In the case of earth, even with a uniform symmetrical distribution, the distribution is in volume, and not just on the surface. So you will always have some mass below your feet, except at the very centre.

Answer 14

As I understand it - the mass of any object can be considered to act through its CoG. No matter if it is a shell, a solid sphere or a random shape.
The formula that you quote gives the attraction between 2 bodies due to their mass (i.e. the gravitational force).
It makes no difference that the point mass is inside the shell. If is not at the centre then there will be a resultant force acting towards the centre, given by the formula you quote. I therefore disagree with the given answer of zero force.

(Can Vincent explain why he discards the general equation so firmly?)

(I assume we are considering the 2 bodies in isolation - where other forces are negligible)

Answer 15

I do not discard the general equation. Actually, the structure of this relation is responsible for the validity of Gauss law. If the force was not an inverse-square one, then Gauss law would not hold for gravitational field.

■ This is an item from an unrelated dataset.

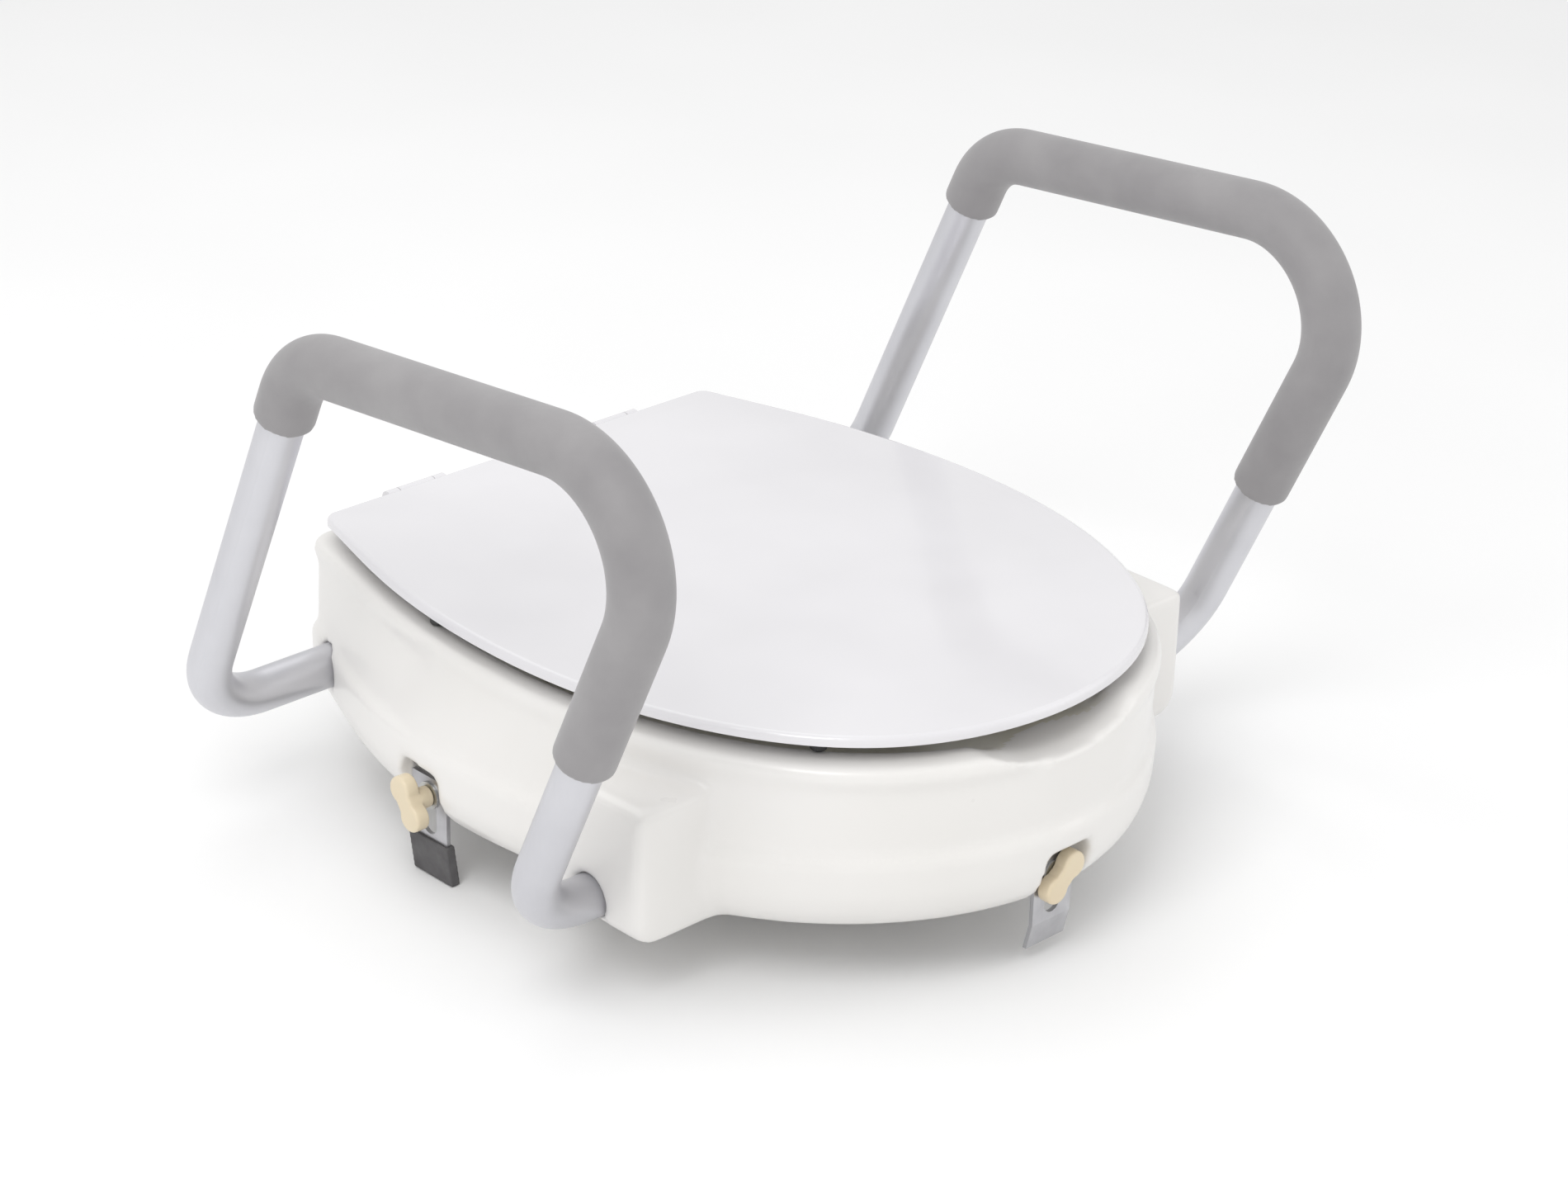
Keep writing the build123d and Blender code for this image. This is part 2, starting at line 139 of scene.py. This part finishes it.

It is just that proving the point that g =0 inside the hollow shell is very tiresome using that law; yet it can be proved.

Answer 16

Not wishing to start a flame!
I have not come across Gauss relating to gravity and understood that the F=G(m1*m2)/r^2 was a universal equation.

Are you saying that it is a special case - and does not apply in the circumstances given?
(I can see that it falls over when r=0)

If it does apply - then , since the CoG of the 2 masses are not co-incident then the resultant force is not zero.

In fact, rom the equation - the resultant force can only be zero if one of the masses is zero.

Maybe my understanding is simplistic.

Answer 17

As far as i know the equation is not valid inside the earth its valid as the object goes away from the surface of the earth. I found from the book that " When a point mass m is inside a uniform spherical shell of mass M, the potential energy is the same no matter where inside the shell the point is located. The force from the masses' mutual gravitational interaction is zero." university physics thirteenth international edition page 420.

Answer 18

F=G(m1*m2)/r^2 is a universal equation indeed, between point masses.

When you are far away from a mass, you can do as if it was concentrated at its CoM and reason with point masses.
But when you are within the massive object itself, you cannot reason using centres of mass anymore.
This is why the result g = 0 inside the hollow sphere seems counter intuitive.

Answer 19

Please excuse the persistence - it seems I have become the questioner - not the answerer.
At what point does the 'point mass' assumption break down? For instance - a satellite around the earth is very small compared to the earth, but conversely the earth is huge in contrast to the satellite. The circumference of the orbit can be relatively similar to the circumference of the earth - yet I understand that the simple equation applies in this instance.

I can see that intuitively the mass in the centre of the sphere has no resultant - since it is symmetrically attracted to all points on the sphere.
Once displaced from the centre it is subject to the integral of forces to all points - is it therefore a 'simple' matter that the integral of the above equation over the surface of a sphere sums to zero for all points within the sphere? (Wouldn't like to try to prove THAT one!)

Answer 20

It can be proved that the point-mass (m2) view holds for bodies (m2) with spherical symmetry (even with non-uniform density), as long as the test-mass is outside the distribution itself.

This is why Earth's gravitational field on the surface can be computed using the point-mass point of view.

If the test-mass (m1) is within the mass distribution, the formula holds with m2 being replaced by the internal mass m'2.